Cette transformation globale positionnera l’AMRI comme le catalyseur d’un système national de recherche unifié, performant et résolument tourné vers l’impact économique et social. Elle marquera une rupture avec le modèle actuel en instaurant une nouvelle dynamique fondée sur l’excellence scientifique, la pertinence socio-économique et l’efficience opérationnelle. Il est à noter que l’actuelle division en charge de la surveillance sismique au sein du CNRST devrait être rattachée à une agence dédiée à la gestion des risques naturels, mieux à même d’en assurer le pilotage stratégique.
Par ailleurs, les Unités avancées de technologie et de recherche (UATR) trouveraient leur pleine légitimité au sein des cités de l’innovation, qui peuvent évoluer ultérieurement vers de véritables parcs scientifiques et technologiques.

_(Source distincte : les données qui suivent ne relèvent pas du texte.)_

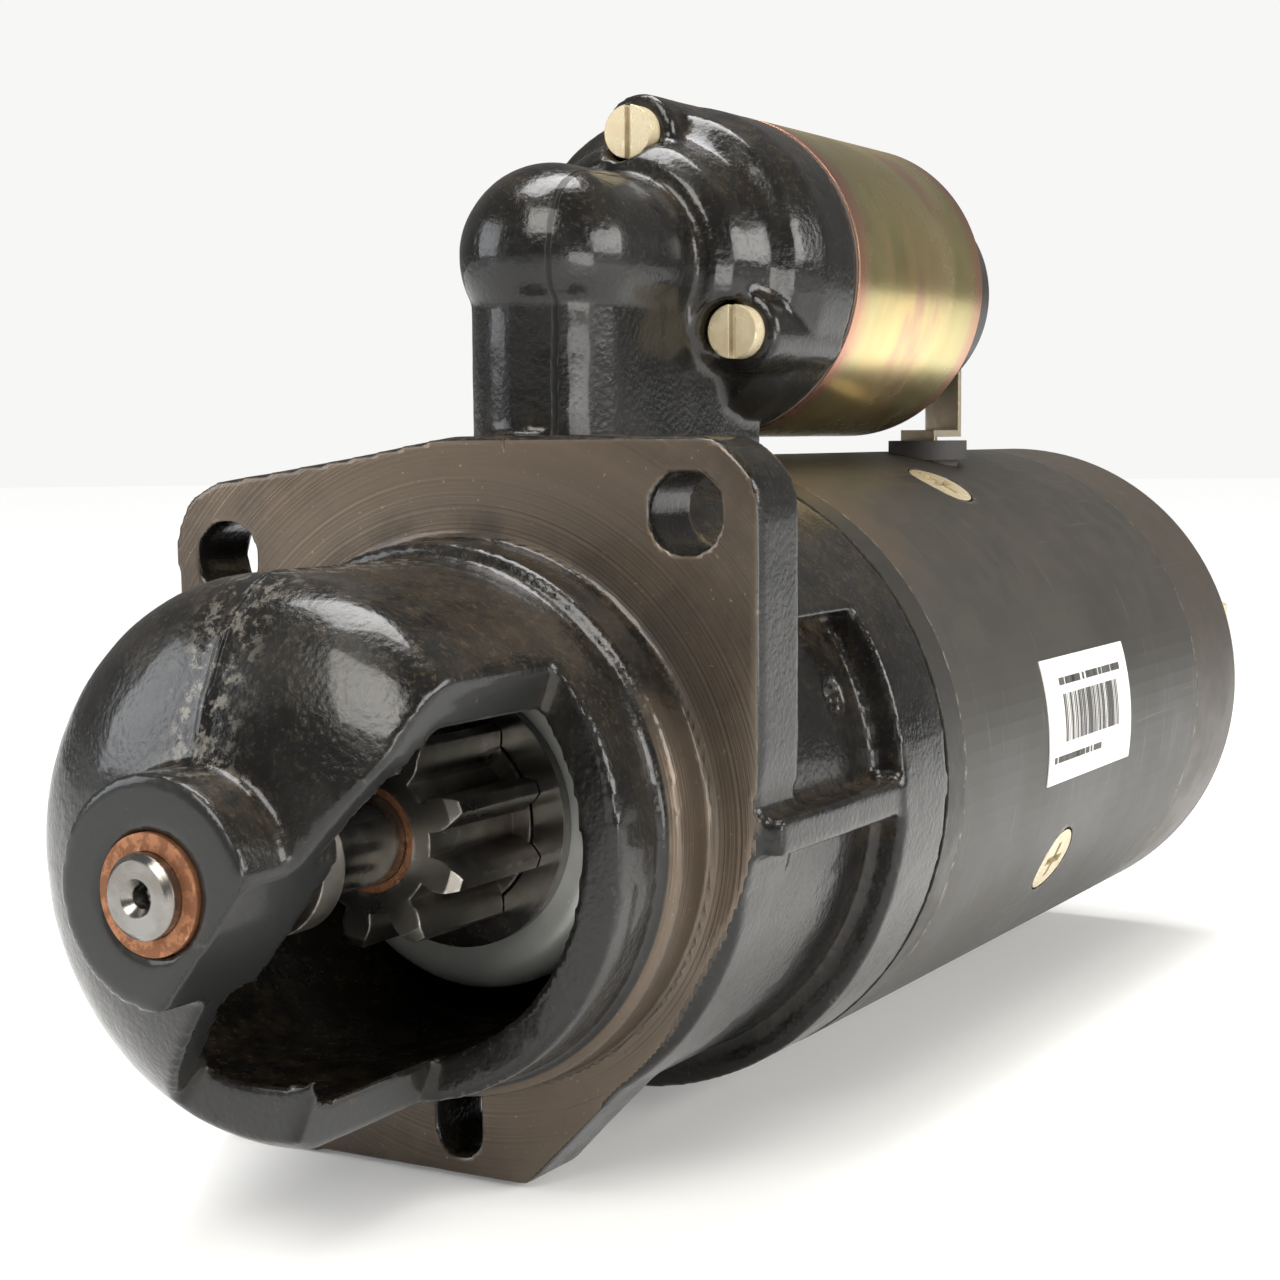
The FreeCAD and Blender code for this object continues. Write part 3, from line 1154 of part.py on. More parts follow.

Vers un nouveau souffle pour la recherche scientifique marocaine
La réforme de la gouvernance de la recherche scientifique au Maroc est une transformation structurelle et culturelle indispensable. Le CNRST doit évoluer d’un organisme administratif vers une Agence nationale de la science et de l’innovation moderne, agile et stratégique. Ses missions principales seront de financer l’excellence scientifique, de définir et piloter la stratégie nationale de R&I, de faciliter le transfert de technologie et l’innovation, et d’animer et coordonner l’ensemble de l’écosystème (universités, industrie, autres organismes).
Cette réforme ambitieuse nécessite une volonté politique forte pour doter enfin le système universitaire marocain d’un métronome stratégique capable d’orchestrer la montée en puissance de la recherche et d’accélérer l’innovation nationale.